◆ TASK PROMPT:
Scan the entries for the string "behaviour" and give the number of lines that have it, nothing further.

◆ LISTED ENTRIES:
_ _ _

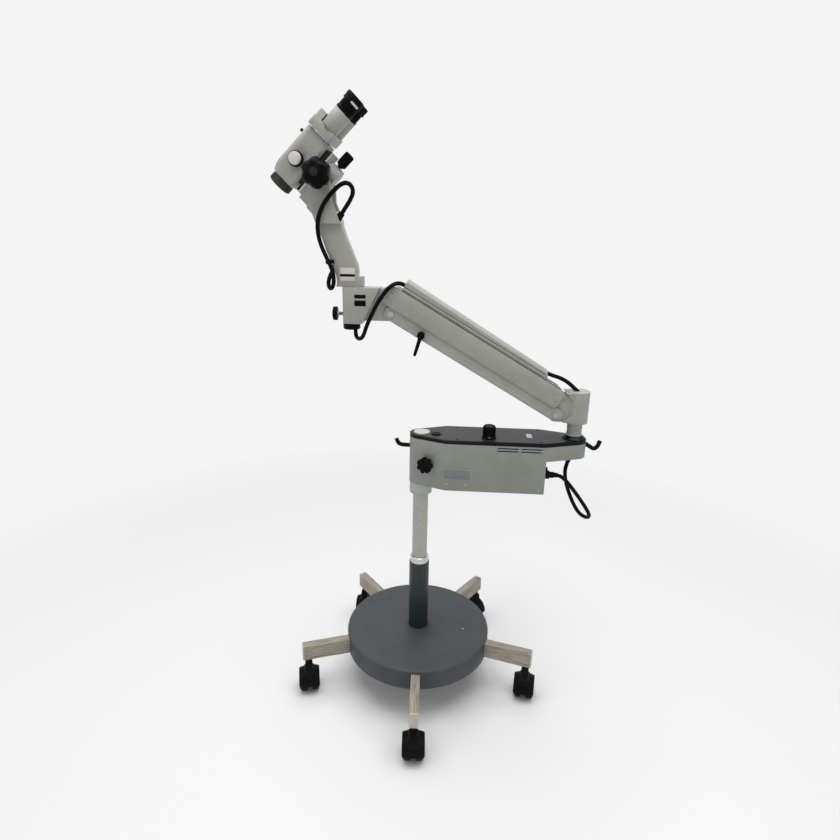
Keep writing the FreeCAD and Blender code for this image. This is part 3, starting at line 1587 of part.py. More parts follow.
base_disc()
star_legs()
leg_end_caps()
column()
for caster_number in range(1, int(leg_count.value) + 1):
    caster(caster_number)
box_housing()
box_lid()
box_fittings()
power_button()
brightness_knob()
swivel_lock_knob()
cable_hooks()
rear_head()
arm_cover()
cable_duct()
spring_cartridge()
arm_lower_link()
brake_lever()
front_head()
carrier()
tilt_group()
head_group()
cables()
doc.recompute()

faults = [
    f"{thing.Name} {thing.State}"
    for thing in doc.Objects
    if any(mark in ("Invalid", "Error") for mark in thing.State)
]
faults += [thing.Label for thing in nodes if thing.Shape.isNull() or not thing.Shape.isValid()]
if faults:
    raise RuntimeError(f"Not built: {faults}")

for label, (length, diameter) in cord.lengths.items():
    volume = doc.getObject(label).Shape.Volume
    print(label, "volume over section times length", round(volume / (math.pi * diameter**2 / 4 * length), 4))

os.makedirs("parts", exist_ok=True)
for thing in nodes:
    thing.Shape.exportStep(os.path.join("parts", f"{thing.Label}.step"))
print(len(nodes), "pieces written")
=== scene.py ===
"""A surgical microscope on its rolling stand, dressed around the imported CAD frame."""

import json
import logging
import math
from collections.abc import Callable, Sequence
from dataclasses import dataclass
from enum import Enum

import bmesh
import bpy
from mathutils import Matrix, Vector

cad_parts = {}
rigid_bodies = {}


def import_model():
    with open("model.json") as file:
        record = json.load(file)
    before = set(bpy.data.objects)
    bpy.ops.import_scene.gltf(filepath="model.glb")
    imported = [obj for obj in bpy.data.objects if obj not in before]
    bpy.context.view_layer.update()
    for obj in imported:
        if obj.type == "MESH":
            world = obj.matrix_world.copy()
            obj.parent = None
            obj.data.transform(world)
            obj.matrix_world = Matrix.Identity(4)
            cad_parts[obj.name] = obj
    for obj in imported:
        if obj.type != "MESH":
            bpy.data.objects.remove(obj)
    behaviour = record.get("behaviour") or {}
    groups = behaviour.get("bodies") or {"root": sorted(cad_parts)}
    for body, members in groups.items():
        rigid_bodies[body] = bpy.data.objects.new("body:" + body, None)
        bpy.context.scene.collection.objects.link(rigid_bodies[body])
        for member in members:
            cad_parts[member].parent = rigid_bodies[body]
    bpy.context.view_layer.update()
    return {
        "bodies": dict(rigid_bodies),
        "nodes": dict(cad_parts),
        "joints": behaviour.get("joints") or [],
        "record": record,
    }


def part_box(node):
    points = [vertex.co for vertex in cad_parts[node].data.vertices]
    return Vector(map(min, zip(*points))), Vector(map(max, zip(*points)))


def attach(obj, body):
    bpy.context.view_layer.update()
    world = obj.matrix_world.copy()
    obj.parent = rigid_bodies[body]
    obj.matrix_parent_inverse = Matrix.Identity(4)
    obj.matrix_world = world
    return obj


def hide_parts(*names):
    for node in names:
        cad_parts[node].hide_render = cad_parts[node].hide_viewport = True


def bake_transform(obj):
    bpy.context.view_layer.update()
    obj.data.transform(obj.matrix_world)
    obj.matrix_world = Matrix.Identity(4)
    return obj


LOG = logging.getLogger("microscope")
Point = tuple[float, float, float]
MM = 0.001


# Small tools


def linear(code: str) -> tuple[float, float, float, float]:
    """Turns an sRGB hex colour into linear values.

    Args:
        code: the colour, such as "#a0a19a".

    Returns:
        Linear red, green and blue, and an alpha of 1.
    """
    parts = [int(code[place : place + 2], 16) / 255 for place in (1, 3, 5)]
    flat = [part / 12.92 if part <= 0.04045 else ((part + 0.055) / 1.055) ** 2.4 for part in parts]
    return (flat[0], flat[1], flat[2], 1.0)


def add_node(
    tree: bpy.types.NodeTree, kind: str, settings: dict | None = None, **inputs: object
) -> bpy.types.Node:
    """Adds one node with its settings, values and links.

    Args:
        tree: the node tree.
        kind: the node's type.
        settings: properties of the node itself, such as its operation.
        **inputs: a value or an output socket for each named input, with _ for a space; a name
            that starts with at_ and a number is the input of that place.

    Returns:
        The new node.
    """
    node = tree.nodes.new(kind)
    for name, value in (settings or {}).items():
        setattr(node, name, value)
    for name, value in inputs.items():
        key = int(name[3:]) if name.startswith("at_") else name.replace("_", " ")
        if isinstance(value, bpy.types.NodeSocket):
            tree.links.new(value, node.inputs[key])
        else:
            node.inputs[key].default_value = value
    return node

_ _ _

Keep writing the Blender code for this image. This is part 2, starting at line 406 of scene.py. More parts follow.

_ _ _

◆ COMPLETE RESPONSE:
3